The first part of the Giessen papyri to be published contains twentytwo documents from the Ptolemaic, Roman, and Byzantine periods, edited

with full introductions and commentaries by Paul Meyer. The earliest are Greek translations of demotic contracts from the reigns of Euergetes II and Epiphanes. Of the Roman documents the most considerable are three decrees of Caracalla, the first of which preserves the text of the Constitutio Antoniniana by which the rights of Roman citizenship were extended to the peregrini of the empire. The limitations under which this was done are at last made clear by this text, which should take an important place among Roman historical documents. The second decree preserves a supplement to the well-known amnesty proclaimed in February, 212. The indices are reserved for the third and concluding part of the volume.

THE UNIVERSITY OF CHICAGO

Natursagen.

EDGAR J. GOODSPEED

Eine Sammlung naturdeutender Sagen, Märchen, Fabeln, und Legenden. Herausgegeben von OSKAR DÄHNHARDT. Band II: "Sagen zum Neuen Testament." Leipzig und Berlin: Teubner, 1909. Pp. xvi+316.

Tennyson's

Glastonbury, where the winter thorn

Blossoms at Christmas, mindful of Our Lord,

and his "passion flower at the gate" well illustrate the kind of folk-tales Dähnhardt has collected. That widespread popular tendency, half faith, half fancy, to interpret the everyday phenomena of nature in terms of religion and religious history, as men understood them, has produced an extraordinary mass of legend of curious interest. In many of these, no doubt, ideas really pagan have been given a Christian turn. Others reflect well-known incidents in the narratives of Jesus' infancy, especially those preserved in the apocryphal gospels, e.g., of Thomas and James, to the wide influence of which these legends bear striking testimony. A favorite expression of this religious fancy was the naming of trees and plants, or perhaps only the explanation of an existing name, from an imaginary connection with gospel or apostolic history, real or apocryphal. The Judas tree is a familiar example. Peter is, of course, a leading figure. The fish which was to enable him to pay the temple tax is variously identified in Italy, Sicily, Flanders, and Russia. The keys of heaven once dropped from Peter's hands upon the earth, and where they fell, the primrose (Schlüsselblume) sprang up. Cursing plays a larger part than blessing in these stories: children are cursed by Jesus; Jews are turned to swine by St. Hubert; the annoying mule in the inn stable is cursed by Mary. The mediaeval mind, it would seem, found cursing more edifying, or at least more congenial, than blessing. The great majority of the tales have little charm or force, but they are redeemed by a small number in which native wit or real religious feeling finds quaint

expression. The editor and his collaborators have gathered them from a wide range. Not only every part of Europe, but Malta, Palestine, Iceland, and the East Indies have made their contribution. The legends and sayings are compactly presented in German, with variant forms, if such exist, and full references to the sources. There is an extended

bibliography, and an index makes the book easy of consultation.

THE UNIVERSITY OF CHICAGO

EDGAR J. GOODSPEED

Zum aegyptischen Grundbuchwesen in römischer Zeit. Untersuchungen auf Grund der griechischen Papyri. Von OTTO Eger, Dr. Jur. Leipzig: Teubner, 1909. Pp. viii+212. $1.67.
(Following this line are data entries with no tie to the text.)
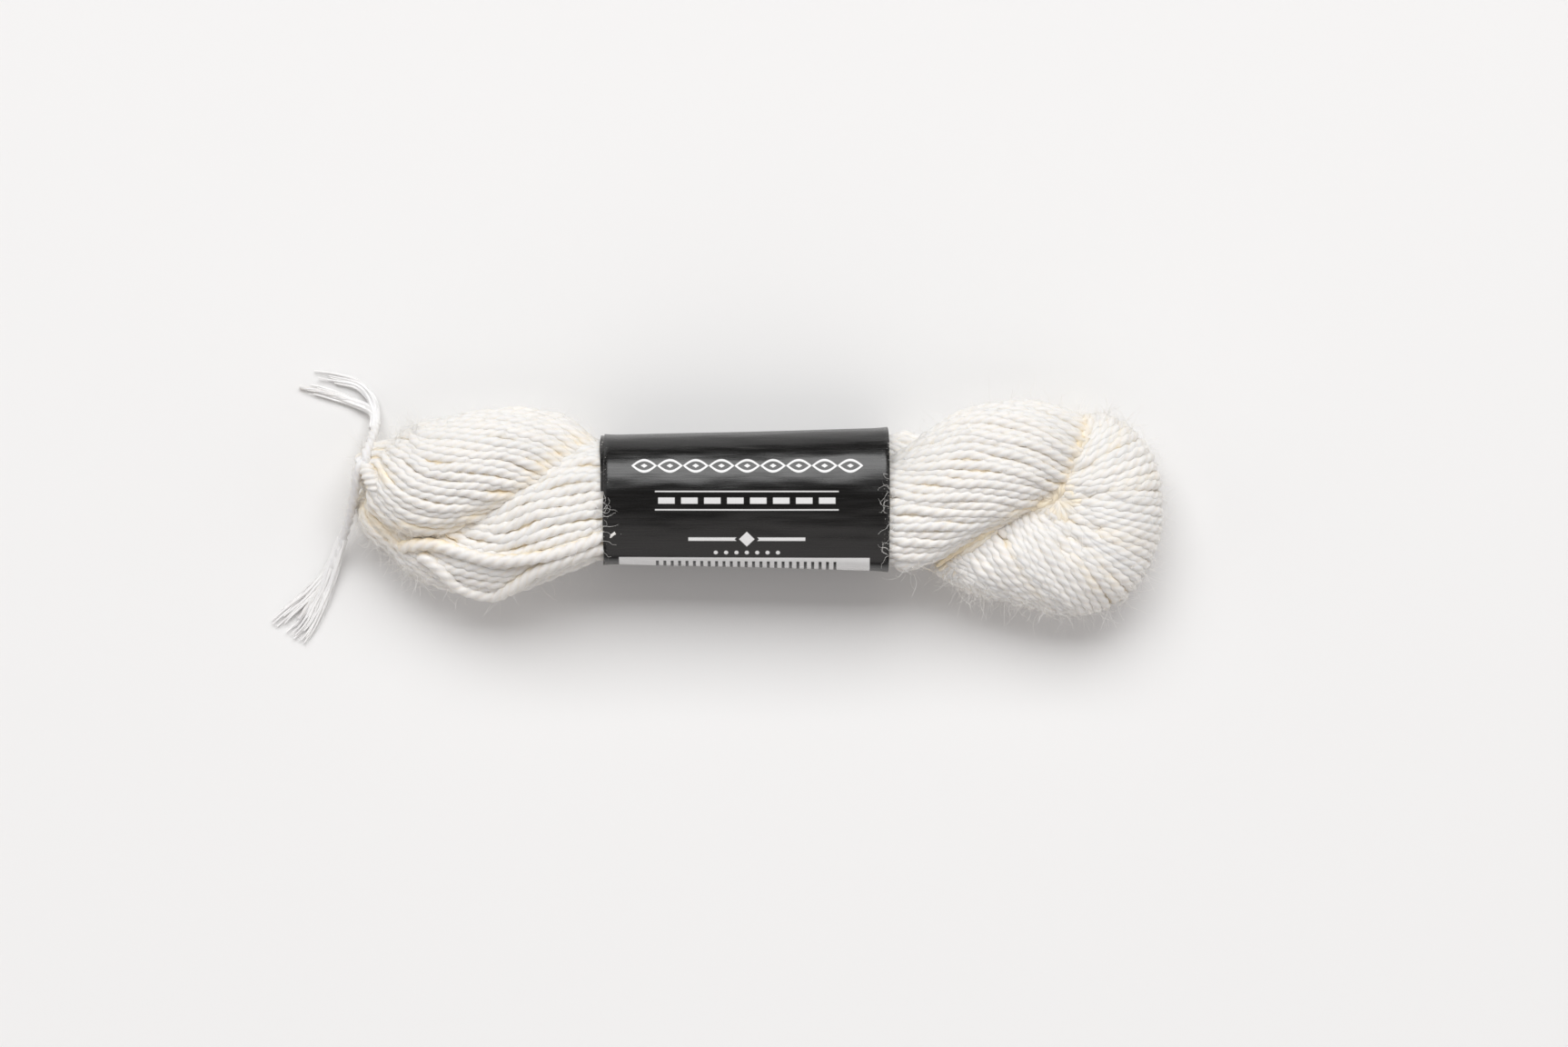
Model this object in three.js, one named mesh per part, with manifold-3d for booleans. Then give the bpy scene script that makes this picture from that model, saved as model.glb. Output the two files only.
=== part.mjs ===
// A small twisted hank of silk embroidery floss with a paper band round its waist.
//
// The wound loop is twisted, folded in half and left to ply back on itself, so it has two plies.
// They cross twice along the hank. At the +X end the loop turns round in a fanned head, and at the
// -X end a short tie thread gathers it, with its two ends left loose.
//
// Units are millimetres, +Z is up and +X runs along the hank. The origin is on the surface the hank
// lies on, under the middle of its length and width.
import * as THREE from "three";
import { mergeVertices } from "three/addons/utils/BufferGeometryUtils.js";
import Module from "manifold-3d";

const wasm = await Module();
wasm.setup();

// ---- driving dimensions ----
const clearance = 0.3; // gap between pieces that touch
const smallestEdge = 0.01; // slivers finer than this, left by joining and cutting, are taken out

const ply = {
  ribs: 10, // raised strand groups round a ply
  ribPoints: 3, // points across each group
  ribHeight: 0.045, // share of the radius
  step: 2.5, // spacing of the sections along a ply
};

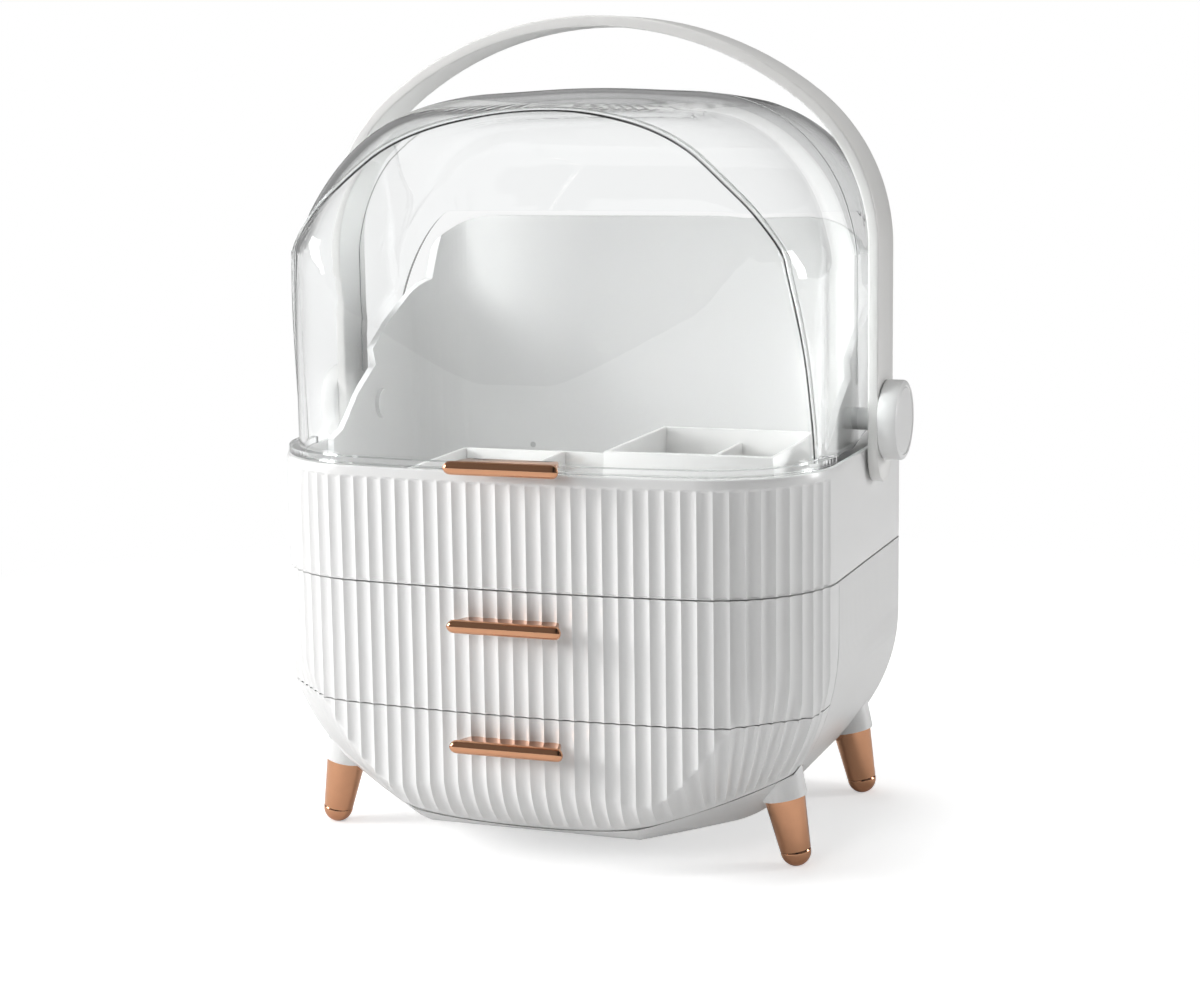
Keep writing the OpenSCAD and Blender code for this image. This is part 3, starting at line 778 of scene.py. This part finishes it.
# (distance out from the handle, radius): the rim, then a fine ring inside it
DISC_PROFILE = (
    (0, 4.0),
    (0, 16.9),
    (0.4, 17.7),
    (1.0, 18.0),
    (7.6, 18.0),
    (8.5, 17.6),
    (9.0, 16.7),
    (9.0, 15.6),
    (8.55, 15.2),
    (8.55, 14.8),
    (8.8, 14.4),
    (8.8, 5.0),
    (8.8, 0.4),
)


def make_disc(side):
    """A pivot cap: a shallow dish with a rounded rim and a fine ring."""
    name = "disc_right" if side > 0 else "disc_left"
    obj = revolve(name, DISC_PROFILE, (side * HANDLE_HALF, *PIVOT), (side, 0, 0), steps=72)
    return finish_piece(obj, "handle", GLOSS_WHITE, ("handle_" + name,))


make_disc(1)
make_disc(-1)

# ---------------------------------------------------------------- the clear lid
LID_INSET = 5.5
LID_HALF = HALF_W - LID_INSET
LID_BACK = BACK_Y - 0.6
LID_REAR_R = 28.0
LID_T = 2.4
LID_REACH = 260.0
LID_HEART = np.array([0.0, 5.0, 215.0])
# seen from the side: centre y, centre z and radius of the face, the roof, and the rounds between them and the back
LID_FACE = (219.0, 200.0, 300.0)
LID_ROOF = (35.0, -71.0, 408.0)
LID_BROW = (-28.5, 297.6, 34.0)
LID_NAPE = (64.5, 301.8, 34.0)
BROW_WAYS = (-247.5, 97.6), (-63.5, 368.6)
NAPE_WAYS = (29.5, 372.8), (1.0, 0.0)
# seen from the front: the arch, and the soft rise in the middle of the crown
ARCH_HALF = LID_HALF + 1.5
ARCH_R = 78.5
ARCH_CZ = 259.0
CROWN_LIFT = 4.0
CROWN_WIDE = 36.0
CROWN_DEEP = 30.0
CROWN_Y = 17.0
# what the lid keeps clear of the handle, and where its roundings are blended
HANDLE_CLEAR = HANDLE_T + 2.5
LID_SOFT = 5.0
SOFT_FROM_Z = 240.0
SOFT_OVER_Z = 40.0
# the lower edge: level along the front and sides, then up the shell's wings to the back
FOOT_Y = (-120, 10, 19, 49, 52, 96.0, 130)
FOOT_Z = (177.8, 177.8, 177.2, 183.2, 194.5, 278.2, 278.2)


def outside_box(across, along, radius):
    """How far a point lies outside a corner of the given radius, from its two distances past the corner's centre."""
    past = np.hypot(np.maximum(across, 0), np.maximum(along, 0))
    return past + np.minimum(np.maximum(across, along), 0) - radius


def outside_round(y, z, centre_y, centre_z, radius):
    return np.hypot(y - centre_y, z - centre_z) - radius


def outside_plan(x, y):
    """How far (x, y) lies outside the lid's outline seen from above."""
    x = np.abs(x)
    bow = np.hypot(x, y - BOW_CY) - (BOW_R - LID_INSET)
    corner = np.hypot(x - CORNER_X, y - CORNER_Y) - (CORNER_R - LID_INSET)
    front = np.where(np.arctan2(x, BOW_CY - y) > BOW_ANGLE, corner, bow)
    rear = outside_box(x - (LID_HALF - LID_REAR_R), y - (LID_BACK - LID_REAR_R), LID_REAR_R)
    return np.where(y < CORNER_Y, front, rear)


def outside_arch(x, z):
    """How far (x, z) lies outside the lid's arch seen from the front."""
    arch = outside_box(np.abs(x) - (ARCH_HALF - ARCH_R), z - ARCH_CZ, ARCH_R)
    return arch - CROWN_LIFT * np.exp(-((x / CROWN_WIDE) ** 2))


def outside_profile(y, z):
    """How far (y, z) lies outside the lid seen from the side."""
    face = outside_round(y, z, *LID_FACE)
    roof = outside_round(y, z, *LID_ROOF) - CROWN_LIFT * np.exp(-(((y - CROWN_Y) / CROWN_DEEP) ** 2))
    flat = np.maximum(np.maximum(face, roof), y - LID_BACK)

    def in_wedge(centre, ways):
        py, pz = y - centre[0], z - centre[1]
        (first_y, first_z), (second_y, second_z) = ways
        return (first_y * pz - first_z * py < 0) & (second_y * pz - second_z * py > 0)

    flat = np.where(in_wedge(LID_BROW, BROW_WAYS), outside_round(y, z, *LID_BROW), flat)
    return np.where(in_wedge(LID_NAPE, NAPE_WAYS), outside_round(y, z, *LID_NAPE) + 0.6, flat)


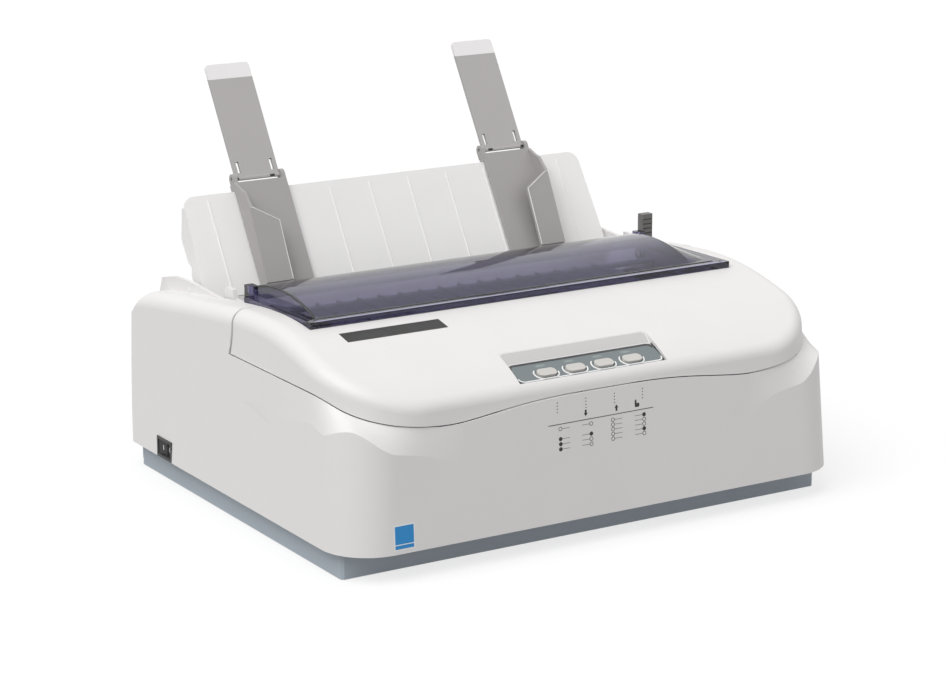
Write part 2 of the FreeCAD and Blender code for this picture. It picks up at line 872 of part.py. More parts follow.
# The sloped shoulder below the hood's corners. It runs along the side (0 to 1), round the corner
# (1 to 2) and along the front (2 to 3). Each knot is a place on that run and the height of the
# shoulder's foot as a share of the lobe's height, or how far its top steps in, as a share of the
# full step.
LEDGE_SIDE_START = 0.455
LEDGE_FRONT_END = 0.54
LEDGE_HEIGHT_KNOTS = (
    (0.0, 0.926), (0.35, 0.975), (0.65, 1.008), (1.0, 1.036), (1.5, 1.022), (2.0, 0.936),
    (2.45, 0.866), (3.0, 0.798),
)
LEDGE_STEP_KNOTS = ((0.0, -0.5), (0.5, 0.6), (1.0, 1.0), (2.0, 1.0), (2.5, 0.4), (3.0, -0.5))
LEDGE_STATIONS = 30


def smooth(knots, place):
    """The value of a smooth curve through the knots at a place between the first and last."""
    index = 0
    while index < len(knots) - 2 and place > knots[index + 1][0]:
        index += 1
    (start, low), (end, high) = knots[index], knots[index + 1]
    before = knots[max(index - 1, 0)]
    after = knots[min(index + 2, len(knots) - 1)]
    leaving = (high - before[1]) / (end - before[0])
    arriving = (after[1] - low) / (after[0] - start)
    part = (place - start) / (end - start)
    bend = part * part * (3 - 2 * part)
    turns = leaving * part * (1 - part) ** 2 - arriving * part * part * (1 - part)
    return low + (high - low) * bend + turns * (end - start)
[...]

The Greek papyri discovered in such abundance in Egypt in recent years have thrown much light upon many phases of Egyptian life under the Ptolemies and the Roman Empire. A great many of them relate to the somewhat intricate system of land tenure under which the soil of Egypt was tilled so advantageously to the Empire. Eger has examined a wide range of published papyri in the effort to elicit their testimony as to this land system, particularly as reflected in the land registries which played an important part in it under the Romans. In these record offices (ẞißionκα) were preserved documents establishing the legal status of every piece of land within their jurisdiction. The Romans had inherited from the Ptolemaic administration of Egypt an extended classification of lands: γῆ βασιλική οι δημοσία, γῆ οὐσιακή, γῆ ἱερά, γῆ προσόδου, γῆ ιδιωτική, and κατοικικὸς κλῆρος. Obviously much of this land was hardly subject to sale, but everything relating to the private and catoecic lands-mortgages, purchases, inheritances, or other transfers-had to be reported to the βιβλιοφύλακες for record. In the βιβλιοθήκη the legal situation of each parcel was thus steadily reflected. The details of these situations are carefully worked out by Eger on the basis of some 600 papyri, mostly of the Roman period. A valuable feature in the Roman land-office was its accessibility to private persons, who might thus satisfy themselves as to the condition of a piece of property before leasing or purchasing it on what might have proved false representations. The land-office was thus quite as truly a benefit to the individual as to the state. Eger has made a thorough and accurate study of his materials, and his work illustrates the way in which the now multiplying papyri illumine ancient life. An index would have added much to the usefulness of the book.